Gym’s campaign expects over 1,000 volunteers will approach more than 300,000 addresses throughout the city. Volunteers are active in 46 of Philly’s 66 wards, according to the campaign.
At this point in the mayoral race, it’s become pretty clear which candidates have which major groups and political figures in their corner.
Union endorsements have been split between Gym, former Councilmember Cherelle Parker, and grocer Jeff Brown. Open political wards are mainly split between Gym and former City Controller Rebecca Rhynhart. Parker has support from a solid cadre of the city’s current elected officials, and Rhynhart has the support of three former mayors.
Progressive orgs — local and national — have fallen solidly in line behind Gym, a former community activist prior to her time on City Council. And many of them are rallying their members to knock doors, phonebank, and talk her up within their neighborhoods and social circles.
The campaign says the whole operation is indicative of Gym’s grassroots support, and sets her apart from competitors.
“This type of distributed organizing model where Helen’s campaign acts as a central hub for volunteer efforts of our partners is unique to only our campaign in this race,” Gym spokesperson Maggie Hart asserted, calling it a “people-powered movement.”
‘We’ve known her for years’
Philly Neighborhood Networks, a progressive political organization that started in 2004, is one of several taking to the streets for Gym in the lead-up to the primary.
The group — which organizing director Tim Brown said is not coordinating with the Gym campaign — has around 150 volunteers this year, mostly active in Northwest Philly. It chose to endorse her in December, within a month of her (widely expected) campaign announcement.
For PNN, supporting Gym was an obvious choice.
“We’ve known her for years, even before she got elected to City Council,” Brown told Billy Penn. “She was always on the front lines in trying to get things done.”
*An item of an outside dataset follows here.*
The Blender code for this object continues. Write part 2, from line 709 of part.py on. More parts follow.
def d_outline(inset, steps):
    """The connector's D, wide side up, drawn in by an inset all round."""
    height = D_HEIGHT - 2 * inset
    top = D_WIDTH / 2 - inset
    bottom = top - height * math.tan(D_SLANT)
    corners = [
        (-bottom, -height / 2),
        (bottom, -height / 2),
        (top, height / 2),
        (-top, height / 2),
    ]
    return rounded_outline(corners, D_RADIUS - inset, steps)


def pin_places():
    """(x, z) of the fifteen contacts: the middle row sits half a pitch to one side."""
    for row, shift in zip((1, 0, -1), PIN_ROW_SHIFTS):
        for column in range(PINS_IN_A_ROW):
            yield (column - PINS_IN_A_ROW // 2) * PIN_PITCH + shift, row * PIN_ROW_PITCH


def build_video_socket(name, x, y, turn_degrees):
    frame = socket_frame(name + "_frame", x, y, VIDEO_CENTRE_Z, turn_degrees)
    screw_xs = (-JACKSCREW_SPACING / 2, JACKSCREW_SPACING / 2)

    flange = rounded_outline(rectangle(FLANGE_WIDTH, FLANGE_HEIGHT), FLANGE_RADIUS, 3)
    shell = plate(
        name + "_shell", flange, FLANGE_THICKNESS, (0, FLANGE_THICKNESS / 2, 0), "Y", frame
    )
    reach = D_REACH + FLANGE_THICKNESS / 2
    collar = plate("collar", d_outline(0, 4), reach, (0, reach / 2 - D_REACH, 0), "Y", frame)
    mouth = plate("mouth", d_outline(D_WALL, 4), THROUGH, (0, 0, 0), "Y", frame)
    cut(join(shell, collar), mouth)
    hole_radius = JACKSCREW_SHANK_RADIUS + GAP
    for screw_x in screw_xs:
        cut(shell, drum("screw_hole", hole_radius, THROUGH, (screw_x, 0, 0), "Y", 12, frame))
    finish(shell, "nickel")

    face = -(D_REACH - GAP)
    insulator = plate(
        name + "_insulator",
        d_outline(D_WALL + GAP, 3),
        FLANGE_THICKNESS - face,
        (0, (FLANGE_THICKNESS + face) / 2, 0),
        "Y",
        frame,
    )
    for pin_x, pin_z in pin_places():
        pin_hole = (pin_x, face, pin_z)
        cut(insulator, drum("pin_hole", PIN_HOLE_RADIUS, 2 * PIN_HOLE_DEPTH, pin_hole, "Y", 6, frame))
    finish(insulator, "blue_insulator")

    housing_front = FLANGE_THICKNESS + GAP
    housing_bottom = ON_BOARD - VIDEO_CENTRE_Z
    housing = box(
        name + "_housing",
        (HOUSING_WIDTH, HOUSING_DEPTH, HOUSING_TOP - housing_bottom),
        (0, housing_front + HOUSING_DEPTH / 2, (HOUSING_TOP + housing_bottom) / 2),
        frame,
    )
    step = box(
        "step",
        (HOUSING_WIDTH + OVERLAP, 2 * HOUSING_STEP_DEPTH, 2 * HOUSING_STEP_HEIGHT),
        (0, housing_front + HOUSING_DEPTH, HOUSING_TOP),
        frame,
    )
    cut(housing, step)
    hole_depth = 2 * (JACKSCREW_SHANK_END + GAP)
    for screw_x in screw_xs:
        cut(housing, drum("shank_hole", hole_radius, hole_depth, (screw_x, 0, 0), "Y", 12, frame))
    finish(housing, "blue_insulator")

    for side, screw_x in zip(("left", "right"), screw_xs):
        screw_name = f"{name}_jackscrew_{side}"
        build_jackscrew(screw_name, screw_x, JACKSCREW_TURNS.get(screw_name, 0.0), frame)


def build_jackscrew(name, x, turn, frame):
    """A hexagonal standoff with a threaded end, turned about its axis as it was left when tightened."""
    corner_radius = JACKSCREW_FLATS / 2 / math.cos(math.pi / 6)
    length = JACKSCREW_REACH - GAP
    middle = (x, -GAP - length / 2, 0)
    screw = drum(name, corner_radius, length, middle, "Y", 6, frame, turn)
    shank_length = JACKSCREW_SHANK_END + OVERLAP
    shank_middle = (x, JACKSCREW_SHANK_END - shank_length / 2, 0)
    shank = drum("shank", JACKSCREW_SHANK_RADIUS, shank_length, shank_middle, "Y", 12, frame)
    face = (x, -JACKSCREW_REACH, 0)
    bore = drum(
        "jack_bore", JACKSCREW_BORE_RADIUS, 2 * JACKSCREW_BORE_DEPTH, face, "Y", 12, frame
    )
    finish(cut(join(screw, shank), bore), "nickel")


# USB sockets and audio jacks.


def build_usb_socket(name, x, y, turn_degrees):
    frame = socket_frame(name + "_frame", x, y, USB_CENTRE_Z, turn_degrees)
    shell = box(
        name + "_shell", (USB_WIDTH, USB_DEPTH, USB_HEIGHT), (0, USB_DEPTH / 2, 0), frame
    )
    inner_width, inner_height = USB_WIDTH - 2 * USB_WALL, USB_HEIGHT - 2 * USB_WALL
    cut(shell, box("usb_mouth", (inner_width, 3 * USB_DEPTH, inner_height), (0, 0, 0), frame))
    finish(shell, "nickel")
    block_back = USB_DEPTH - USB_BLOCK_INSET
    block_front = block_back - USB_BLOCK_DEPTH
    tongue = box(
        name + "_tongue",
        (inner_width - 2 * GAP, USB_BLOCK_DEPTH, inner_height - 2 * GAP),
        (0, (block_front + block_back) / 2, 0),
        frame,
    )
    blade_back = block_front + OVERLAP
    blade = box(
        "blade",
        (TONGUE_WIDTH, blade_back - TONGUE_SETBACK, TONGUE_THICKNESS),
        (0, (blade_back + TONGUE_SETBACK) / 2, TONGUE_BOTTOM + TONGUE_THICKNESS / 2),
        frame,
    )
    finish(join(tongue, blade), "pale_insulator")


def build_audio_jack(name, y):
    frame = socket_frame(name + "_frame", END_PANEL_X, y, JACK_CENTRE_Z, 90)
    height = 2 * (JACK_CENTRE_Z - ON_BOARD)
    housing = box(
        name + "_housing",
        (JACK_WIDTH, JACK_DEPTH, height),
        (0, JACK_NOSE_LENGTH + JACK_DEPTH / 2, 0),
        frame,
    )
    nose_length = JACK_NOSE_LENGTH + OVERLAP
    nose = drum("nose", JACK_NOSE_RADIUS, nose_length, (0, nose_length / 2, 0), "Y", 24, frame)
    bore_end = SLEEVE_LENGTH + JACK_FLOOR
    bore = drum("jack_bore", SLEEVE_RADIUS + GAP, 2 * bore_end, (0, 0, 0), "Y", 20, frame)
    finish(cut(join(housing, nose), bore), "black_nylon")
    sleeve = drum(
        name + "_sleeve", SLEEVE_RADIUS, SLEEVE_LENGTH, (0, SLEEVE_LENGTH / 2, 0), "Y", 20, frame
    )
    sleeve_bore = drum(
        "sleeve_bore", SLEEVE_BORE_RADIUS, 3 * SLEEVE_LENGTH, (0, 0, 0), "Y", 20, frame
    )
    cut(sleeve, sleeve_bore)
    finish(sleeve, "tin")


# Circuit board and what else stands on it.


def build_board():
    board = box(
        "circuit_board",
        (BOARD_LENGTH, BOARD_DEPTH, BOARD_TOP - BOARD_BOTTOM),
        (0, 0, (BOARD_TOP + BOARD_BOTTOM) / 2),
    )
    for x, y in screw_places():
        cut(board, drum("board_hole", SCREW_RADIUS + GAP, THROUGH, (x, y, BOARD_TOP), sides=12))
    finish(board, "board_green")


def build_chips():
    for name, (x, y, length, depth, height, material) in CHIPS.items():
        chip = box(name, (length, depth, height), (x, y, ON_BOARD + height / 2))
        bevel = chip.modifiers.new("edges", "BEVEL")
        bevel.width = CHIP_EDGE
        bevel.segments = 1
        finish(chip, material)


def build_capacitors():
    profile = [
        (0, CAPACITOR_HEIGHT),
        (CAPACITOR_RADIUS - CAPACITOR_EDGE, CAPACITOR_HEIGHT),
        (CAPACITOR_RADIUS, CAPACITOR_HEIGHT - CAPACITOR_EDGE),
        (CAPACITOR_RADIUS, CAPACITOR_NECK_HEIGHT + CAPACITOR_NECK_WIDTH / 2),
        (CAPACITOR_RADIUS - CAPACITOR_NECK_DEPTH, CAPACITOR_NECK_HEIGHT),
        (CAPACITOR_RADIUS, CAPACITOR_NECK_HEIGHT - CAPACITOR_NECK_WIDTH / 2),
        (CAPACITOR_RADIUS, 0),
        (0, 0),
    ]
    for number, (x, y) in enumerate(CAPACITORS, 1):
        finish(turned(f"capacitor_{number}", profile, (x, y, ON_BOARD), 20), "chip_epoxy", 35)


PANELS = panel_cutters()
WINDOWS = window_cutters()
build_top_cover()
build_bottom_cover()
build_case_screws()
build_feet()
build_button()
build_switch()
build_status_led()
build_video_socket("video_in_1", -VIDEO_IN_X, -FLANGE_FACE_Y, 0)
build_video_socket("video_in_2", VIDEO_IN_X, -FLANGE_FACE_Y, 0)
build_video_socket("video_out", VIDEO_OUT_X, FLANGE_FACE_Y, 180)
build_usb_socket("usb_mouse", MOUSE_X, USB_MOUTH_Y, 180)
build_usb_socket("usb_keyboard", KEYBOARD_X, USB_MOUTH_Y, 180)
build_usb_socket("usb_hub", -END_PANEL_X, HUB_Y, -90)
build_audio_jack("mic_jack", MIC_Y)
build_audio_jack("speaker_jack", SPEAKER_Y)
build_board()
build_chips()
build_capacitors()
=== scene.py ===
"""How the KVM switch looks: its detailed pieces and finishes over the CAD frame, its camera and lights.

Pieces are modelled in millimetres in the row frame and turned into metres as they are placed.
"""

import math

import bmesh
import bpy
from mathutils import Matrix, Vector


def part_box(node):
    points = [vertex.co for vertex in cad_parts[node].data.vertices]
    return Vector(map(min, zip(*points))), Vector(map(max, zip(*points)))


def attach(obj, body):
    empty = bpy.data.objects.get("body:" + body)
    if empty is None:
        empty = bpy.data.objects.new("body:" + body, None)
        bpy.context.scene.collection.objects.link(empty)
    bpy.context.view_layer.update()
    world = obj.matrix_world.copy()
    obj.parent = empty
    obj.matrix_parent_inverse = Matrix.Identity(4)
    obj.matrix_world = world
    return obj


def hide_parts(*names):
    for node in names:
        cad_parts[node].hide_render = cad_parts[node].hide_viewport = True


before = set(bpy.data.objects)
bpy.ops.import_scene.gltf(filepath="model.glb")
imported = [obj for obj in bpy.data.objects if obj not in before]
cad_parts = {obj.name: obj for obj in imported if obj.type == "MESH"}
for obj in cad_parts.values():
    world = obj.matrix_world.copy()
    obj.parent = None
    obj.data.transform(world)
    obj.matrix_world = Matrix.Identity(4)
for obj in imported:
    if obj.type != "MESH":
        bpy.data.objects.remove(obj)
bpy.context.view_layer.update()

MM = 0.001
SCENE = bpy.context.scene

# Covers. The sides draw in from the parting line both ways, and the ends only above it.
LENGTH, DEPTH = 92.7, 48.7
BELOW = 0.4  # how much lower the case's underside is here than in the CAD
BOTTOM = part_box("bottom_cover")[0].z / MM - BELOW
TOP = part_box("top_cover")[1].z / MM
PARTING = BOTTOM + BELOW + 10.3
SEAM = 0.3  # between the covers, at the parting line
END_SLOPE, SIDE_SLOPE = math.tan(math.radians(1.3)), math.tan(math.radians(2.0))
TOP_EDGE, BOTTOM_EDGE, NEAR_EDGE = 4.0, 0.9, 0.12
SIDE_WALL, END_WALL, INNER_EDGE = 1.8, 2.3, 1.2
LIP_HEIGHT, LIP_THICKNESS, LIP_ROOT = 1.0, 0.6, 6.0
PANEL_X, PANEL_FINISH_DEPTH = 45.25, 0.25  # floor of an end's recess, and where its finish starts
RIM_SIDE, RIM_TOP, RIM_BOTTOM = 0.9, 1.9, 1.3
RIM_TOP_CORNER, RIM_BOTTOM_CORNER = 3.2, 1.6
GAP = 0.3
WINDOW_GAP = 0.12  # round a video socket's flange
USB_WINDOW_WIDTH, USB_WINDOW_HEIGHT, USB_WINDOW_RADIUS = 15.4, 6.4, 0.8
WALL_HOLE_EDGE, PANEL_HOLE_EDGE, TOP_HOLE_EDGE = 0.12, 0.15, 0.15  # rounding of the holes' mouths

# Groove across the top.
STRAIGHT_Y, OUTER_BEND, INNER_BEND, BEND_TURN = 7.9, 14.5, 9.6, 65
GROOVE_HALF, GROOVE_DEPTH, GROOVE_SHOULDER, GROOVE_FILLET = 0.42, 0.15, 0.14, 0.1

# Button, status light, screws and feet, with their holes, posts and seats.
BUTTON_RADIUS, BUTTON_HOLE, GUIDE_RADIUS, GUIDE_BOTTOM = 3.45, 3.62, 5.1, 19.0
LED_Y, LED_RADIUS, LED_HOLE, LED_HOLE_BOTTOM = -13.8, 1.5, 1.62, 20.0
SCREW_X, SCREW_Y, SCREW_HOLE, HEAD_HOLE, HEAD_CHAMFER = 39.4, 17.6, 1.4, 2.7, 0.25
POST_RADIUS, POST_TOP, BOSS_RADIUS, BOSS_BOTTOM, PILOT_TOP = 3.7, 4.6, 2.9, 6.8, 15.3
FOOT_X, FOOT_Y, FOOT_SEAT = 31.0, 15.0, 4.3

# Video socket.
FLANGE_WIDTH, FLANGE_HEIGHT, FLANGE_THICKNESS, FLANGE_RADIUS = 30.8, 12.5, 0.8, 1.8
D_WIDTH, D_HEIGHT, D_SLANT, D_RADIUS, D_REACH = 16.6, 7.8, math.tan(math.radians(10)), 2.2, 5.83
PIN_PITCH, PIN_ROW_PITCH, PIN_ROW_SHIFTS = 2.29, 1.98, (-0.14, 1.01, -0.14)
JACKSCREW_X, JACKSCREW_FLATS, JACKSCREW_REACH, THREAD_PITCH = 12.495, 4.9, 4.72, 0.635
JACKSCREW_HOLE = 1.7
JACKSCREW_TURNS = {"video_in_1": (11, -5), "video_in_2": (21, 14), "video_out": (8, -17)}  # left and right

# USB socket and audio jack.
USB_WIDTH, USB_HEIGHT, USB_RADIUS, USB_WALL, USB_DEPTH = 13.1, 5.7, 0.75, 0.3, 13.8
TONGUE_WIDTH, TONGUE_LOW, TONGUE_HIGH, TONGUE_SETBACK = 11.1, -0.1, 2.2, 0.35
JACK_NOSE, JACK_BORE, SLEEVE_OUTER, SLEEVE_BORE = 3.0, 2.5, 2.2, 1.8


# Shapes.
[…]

The organization is focusing on a footprint it’s established over 18 years, he said, both in high-turnout areas where Gym already has strong support and in areas where other candidates are thought to have strongholds.
In a tight primary with nine Democratic candidates and five perceived frontrunners (not to mention little polling and a first-past-the-post winner system), it’s still unclear which candidate will come out ahead on Election Day. But Brown believes the “army of progressives” out talking to voters about Gym could push her over the top.
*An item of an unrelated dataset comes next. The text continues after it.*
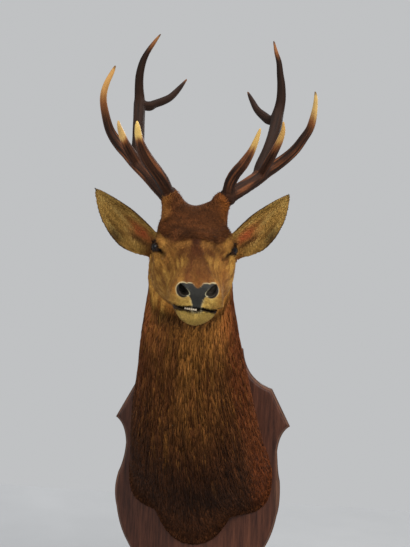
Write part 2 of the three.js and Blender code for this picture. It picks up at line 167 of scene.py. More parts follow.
def mesh_object(name, co, faces, smooth_shade=True, material=None):
    """A mesh piece from arrays; faces is an (m, 3) or (m, 4) array or a list of such. Millimetres in."""
    me = bpy.data.meshes.new(name)
    groups = faces if isinstance(faces, (list, tuple)) else [faces]
    groups = [np.asarray(g, np.int32) for g in groups if len(g)]
    loops = np.concatenate([g.ravel() for g in groups])
    totals = np.concatenate([np.full(len(g), g.shape[1], np.int32) for g in groups])
    starts = np.concatenate([[0], np.cumsum(totals)[:-1]]).astype(np.int32)
    me.vertices.add(len(co))
    me.vertices.foreach_set("co", (np.asarray(co, np.float32) * MM).ravel())
    me.loops.add(len(loops))
    me.loops.foreach_set("vertex_index", loops)
    me.polygons.add(len(totals))
    me.polygons.foreach_set("loop_start", starts)
    me.polygons.foreach_set("loop_total", totals)
    me.update(calc_edges=True)
    if smooth_shade:
        me.polygons.foreach_set("use_smooth", np.ones(len(totals), bool))
    o = bpy.data.objects.new(name, me)
    scene.collection.objects.link(o)
    if material:
        me.materials.append(material)
    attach(o, "root")
    return o


def add_tone(o, rgb, name="tone"):
    a = o.data.color_attributes.new(name, "FLOAT_COLOR", "POINT")
    c = np.ones((len(o.data.vertices), 4), np.float32)
    c[:, :3] = rgb
    a.data.foreach_set("color", c.ravel())


def add_value(o, v, name):
    a = o.data.attributes.new(name, "FLOAT", "POINT")
    a.data.foreach_set("value", np.asarray(v, np.float32))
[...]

“It’s a matter of educating people at this point, and … pulling out your voters,” he said. “That’s the way we’re gonna win this thing. So fingers crossed, Helen can pull this off. I believe she can. I just think it’s gonna be a real tight race.”
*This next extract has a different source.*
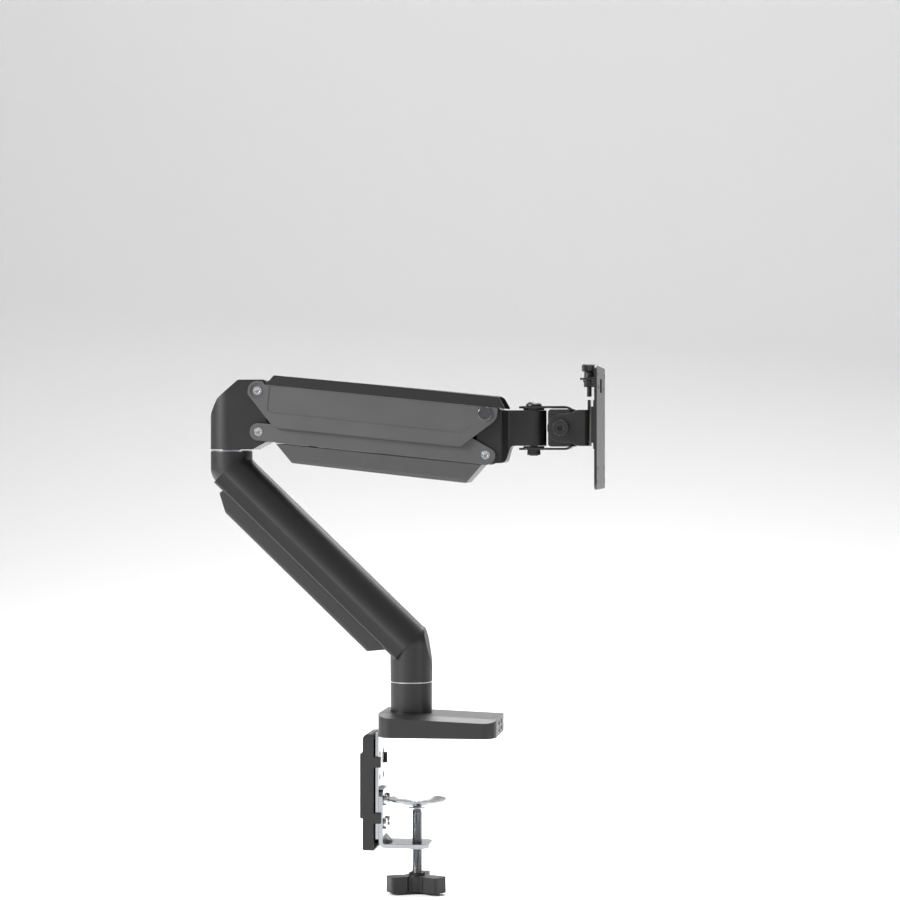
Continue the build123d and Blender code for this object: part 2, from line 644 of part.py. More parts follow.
hub = hub - block(
    PIVOT_X - EYE_ROOM, HUB_FRONT + 1, -8.5, 8.5, SPRING_PIVOT_Z - EYE_ROOM, SPRING_PIVOT_Z + EYE_ROOM
)
hub = hub - crossbar(PIN_RADIUS, PIVOT_X, PIVOT_Z, -40, 40)
hub = hub - crossbar(PIN_RADIUS, PIVOT_X, LOWER_PIVOT_Z, -40, 40)
hub = hub - crossbar(SPRING_PIN_RADIUS, PIVOT_X, SPRING_PIVOT_Z, -18.1, 18.1)
save("elbow_hub", hub)

# ---- parallel links -----------------------------------------------------
LOWER_INNER = HUB_HALF_WIDTH + LINK_GAP
LOWER_OUTER = LOWER_INNER + LOWER_WALL
UPPER_INNER = LOWER_OUTER + LINK_GAP
UPPER_OUTER = UPPER_INNER + UPPER_WALL
FRONT_X = PIVOT_X + LINK_LENGTH * cos(radians(LINK_DROP))
FRONT_Z = PIVOT_Z - LINK_LENGTH * sin(radians(LINK_DROP))
FRONT_LOWER_Z = FRONT_Z - PIVOT_SPACING
PIN_RUN = PIN_RADIUS + RUN_FIT


def socket_pin(x, z, length):
    """A pivot pin along Y with a hexagon socket in each end."""
    pin = crossbar(PIN_RADIUS, x, z, -length, length)
    for side in (-1, 1):
        pin = pin - Pos(x, side * length, z) * Rot(90, 0, 0) * hexagon(4.0, 7.0)
    return pin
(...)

‘Almost like a cult-like following’
Reclaim Philadelphia, a progressive org founded by local Bernie Sanders supporters in 2016, is one of the groups working in concert with the Gym campaign. It has plans to visit tens of thousands of doors citywide, per political director Sergio Cea.
The energy among the canvassers this year is particularly high, Cea said. Gym’s base, he said, is “very, very enthusiastic — almost like a cult-like following.”
Even people who might typically feel apathetic about local politics are feeling energized, according to Cea, because of the opportunity to elect Gym alongside a slate of Council candidates who’d work with her.
“It’s a very big race … everybody is activated,” Cea said. “It’s a person that we know is going to fight for us. I think that people understand the possibility of change that can happen in this year, compared to others.”
Reclaim focuses on what’s called “deep” or “relational” canvassing, he said. The method involves members talking to people in their neighborhoods, starting by asking them what issues they care about, he said, “making a vulnerable space, to talk to them emotionally about these things that are impacting them.”
The org made its endorsement early on, in December, to get a head start on activating its member base, Cea said, which has strongholds in West and South Philly, as well as Center City, East Falls, Fairmount, Roxborough, and the Riverwards.
Turning out ‘progressive super voters’
Gym has also drawn support from national progressive groups. Our Revolution, a 501(c)(4) that grew out of Sanders’ 2016 presidential campaign, threw its support behind the Philly politician earlier this month.
Local races across the country are important in moving the progressive movement forward nationally, Our Revolution executive director Joseph Geevarghese told Billy Penn.
“At the end of the day, city governments, local governments are laboratories of policy experiment,” Geevarghese said. “And progressive ideas that get going in local jurisdictions that are successful get exported up to a state level, a national level.”
The organization is focused on turning out “progressive super voters” for Gym, per Geevarghese.
Our Revolution has 40,000 people in Philadelphia it considers to be “members,” he said, including people who participate in a “spectrum of engagement” like signing online petitions, canvassing, or organizing house meetings with neighbors. A poll among them yielded Gym as their top pick.
The group’s efforts involve mobilizing those 40k members by contacting them multiple times, through phone banking, peer-to-peer texting, email, direct mail, or social media — and then getting them to talk to their social circles about the election to multiply the effect. Geevarghese estimated that could result in over 300,000 voter contacts.
Our Revolution, which has paid staff and phone bankers in addition to both local and national volunteers, used similar tactics when they supported Brandon Johnson in Chicago’s recent mayoral race.
“Our theory of change,” Geevarghese said, “is if we can get that slice of the electorate out, through multiple contacts … that can be a game changer.”